Book Release: The Yogic Gospel of Thomas

Was Jesus actually an enlightened Master belonging to a Shiva-centric sect of Indian mystics? The Yogic Gospel of Thomas sheds new light onto this question by considering alternate accounts of Jesus’ lost years and exploring the philosophical common ground between the Gospel of Thomas and the yogic mysticism of India, particularly Kashmir Shaivism. Of note are the blatant references to concrete symbols belonging to Sanatana Dharma (Hinduism), such as the five trees of Lord Indra’s garden paradise and the iconic Nataraj (Dancing Shiva), as well as the more subtle components of these secret sayings of Jesus that only a fellow mystic would notice. Inner lights, sounds, equanimity, Divine peace, the Guru-disciple relationship, and self-knowledge are all addressed. What was formerly hidden in plain sight is turned over and examined from every angle. 

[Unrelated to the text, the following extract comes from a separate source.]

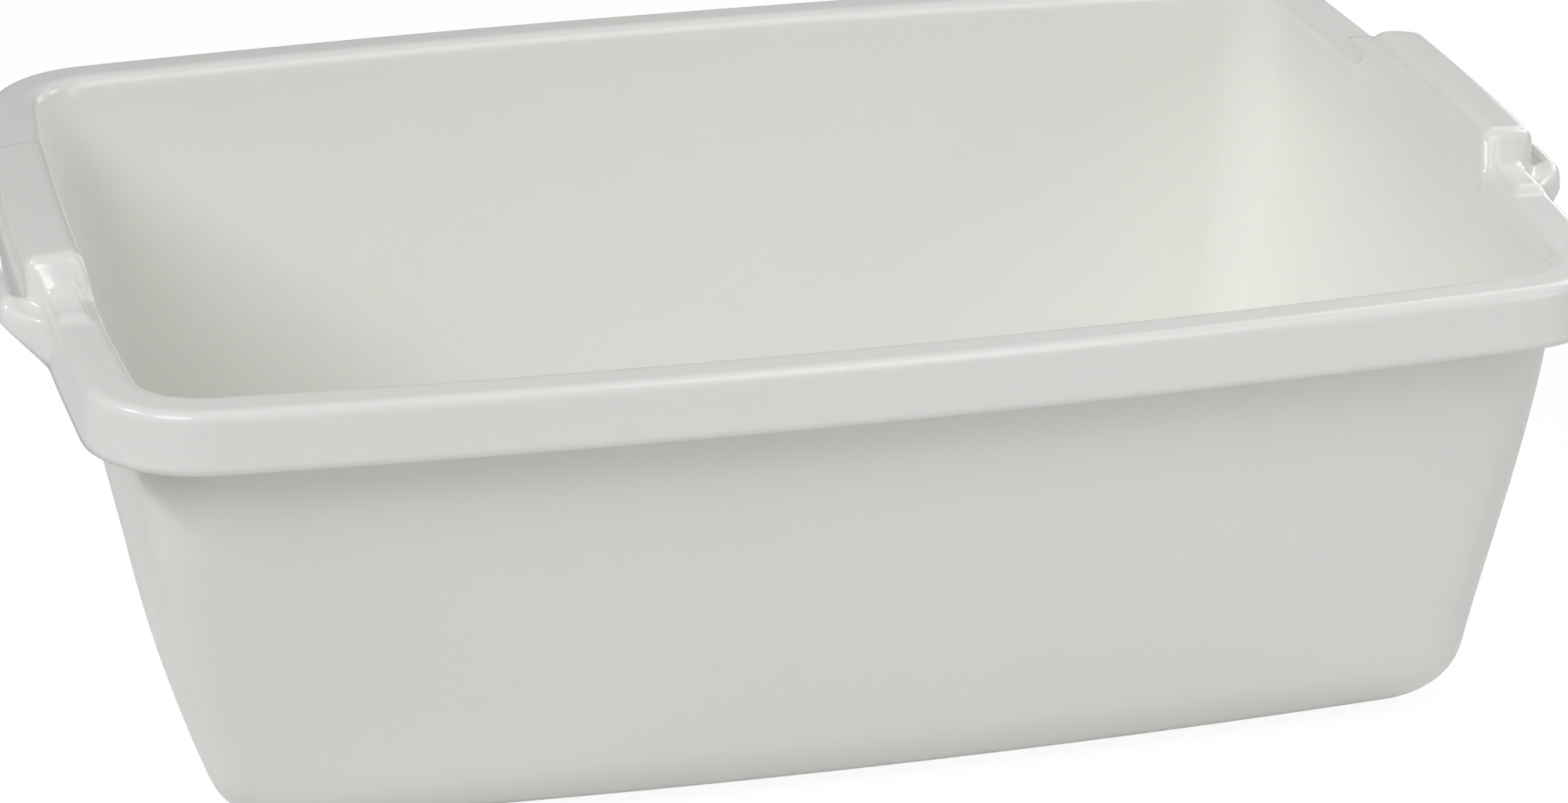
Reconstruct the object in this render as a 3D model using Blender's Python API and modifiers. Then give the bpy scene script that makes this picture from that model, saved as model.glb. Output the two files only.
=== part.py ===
"""Washing-up basin: one white moulding with a tapered tub, a down-turned rim and a grip at each short side.

Metres, +Z up. The origin is under the middle of the base, on the surface that the basin stands on.
X runs along the long sides, Y across. The whole product is one sheet of plastic of even thickness,
so it is drawn as its upper skin (floor, inner walls, rim, skirt) and thickened away from that skin.
"""

import math

import bmesh
import bpy

MM = 0.001

# Sheet
WALL = 2.4 * MM

# Rim, measured over its outer edge
RIM_LENGTH = 400.0 * MM
RIM_WIDTH = 284.6 * MM
RIM_HEIGHT = 133.5 * MM
RIM_CORNER = 30.6 * MM
RIM_END_BOW = 5.4 * MM
RIM_SIDE_BOW = 9.3 * MM
RIM_FLANGE = 13.0 * MM
RIM_OUTER_ROUND = 2.4 * MM
RIM_INNER_ROUND = 3.6 * MM
SKIRT_DROP = 15.8 * MM
SKIRT_FLARE = 0.9 * MM

# Tub, measured over its inner skin where the walls would meet the floor with no rounding
FLOOR_LENGTH = 332.0 * MM
FLOOR_WIDTH = 215.4 * MM
FLOOR_END_BOW = 3.6 * MM
FLOOR_SIDE_BOW = 7.0 * MM
WALL_CORNER_TOP = 19.0 * MM
WALL_CORNER_FOOT = 13.0 * MM
FLOOR_CORNER = 7.0 * MM
FLOOR_ROUND = 20.6 * MM
END_WALL_BELLY = 5.6 * MM
SIDE_WALL_BELLY = 3.6 * MM

# Grip at each short side: a raised hump of the rim with a slim bar standing outside it
GRIP_RAISE = 10.2 * MM
GRIP_HALF = 42.0 * MM
GRIP_SLOPE = math.radians(58)
GRIP_TOP_ROUND = 4.5 * MM
GRIP_FOOT_ROUND = 5.0 * MM
GRIP_CORNER = 3.2 * MM
GRIP_WIDTH = 16.8 * MM
GRIP_LEVEL = 5.5 * MM
GRIP_CROWN = 0.7 * MM
GRIP_LIP = 23.0 * MM
TAIL_RAISE = 1.6 * MM
TAIL_END = 67.0 * MM
BAR_REACH = 11.0 * MM
BAR_HALF = 46.2 * MM
BAR_BLEND = 12.0 * MM
BAR_WIDTH = 2.9 * MM
BAR_DEPTH = 6.3 * MM
SLOT_HALF = 43.0 * MM
WEB_DIP = 3.8 * MM
WEB_EDGE_DIP = 3.0 * MM
WEB_END = 68.0 * MM

# Facets
FLOOR_ROUND_STEPS = 6
WALL_STEPS = 3
ROUND_STEPS = 3
CORNER_STEPS = 8
SIDE_STEPS = 5
SECTION_MATCH = 1e-7

WHITE_PLASTIC = (0.80, 0.80, 0.77, 1.0)


def blend(start, end, value):
    """0 up to start, 1 from end on, and a smooth rise between them. The two may come in either order."""
    t = min(max((value - start) / (end - start), 0.0), 1.0)
    return t * t * (3 - 2 * t)


def mix(a, b, share):
    return a + (b - a) * share


class Ring:
    """A rounded rectangle with bowed sides, given by its half sizes, the rise of its bows and its corner."""

    def __init__(self, half_length, half_width, end_bow, side_bow, corner):
        self.end_radius = half_width**2 / (2 * end_bow)
        self.side_radius = half_length**2 / (2 * side_bow)
        self.end_centre = half_length - self.end_radius
        self.side_centre = half_width - self.side_radius
        self.corner = corner
        reach_end = self.end_radius - corner
        reach_side = self.side_radius - corner
        apart = math.hypot(self.end_centre, self.side_centre)
        along = (reach_end**2 - reach_side**2 + apart**2) / (2 * apart)
        off = math.sqrt(reach_end**2 - along**2)
        ux, uy = -self.end_centre / apart, self.side_centre / apart
        self.cx = self.end_centre + ux * along - uy * off
        self.cy = uy * along + ux * off
        self.end_angle = math.atan2(self.cy, self.cx - self.end_centre)
        self.side_angle = math.atan2(self.cy - self.side_centre, self.cx)

    def end_point(self, y):
        return self.end_centre + math.sqrt(self.end_radius**2 - y**2), y

    def corner_point(self, share):
        angle = mix(self.end_angle, self.side_angle, share)
        return self.cx + self.corner * math.cos(angle), self.cy + self.corner * math.sin(angle)

    def side_point(self, share):
        start = self.side_radius * math.cos(self.side_angle)
        x = start * (1 - share)
        return x, self.side_centre + math.sqrt(self.side_radius**2 - x**2)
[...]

The Yogic Gospel of Thomas is unique because it is written by someone who not only studies and is knowledgeable in the relevant sets of conceptual frameworks and philosophical disciplines, but who also lives the practice associated with them, who has had the inner experiences that breathed life into these ancient teachings in the first place, and who is connected to (and can connect you to) a tradition that is still alive and well today; a modern analogue to precisely what Jesus represented in Judea and India over 2,000 years ago. As much as it is interesting brain food, The Yogic Gospel of Thomas is equally, if not more so, a practicum and a lifeline. May it serve you well.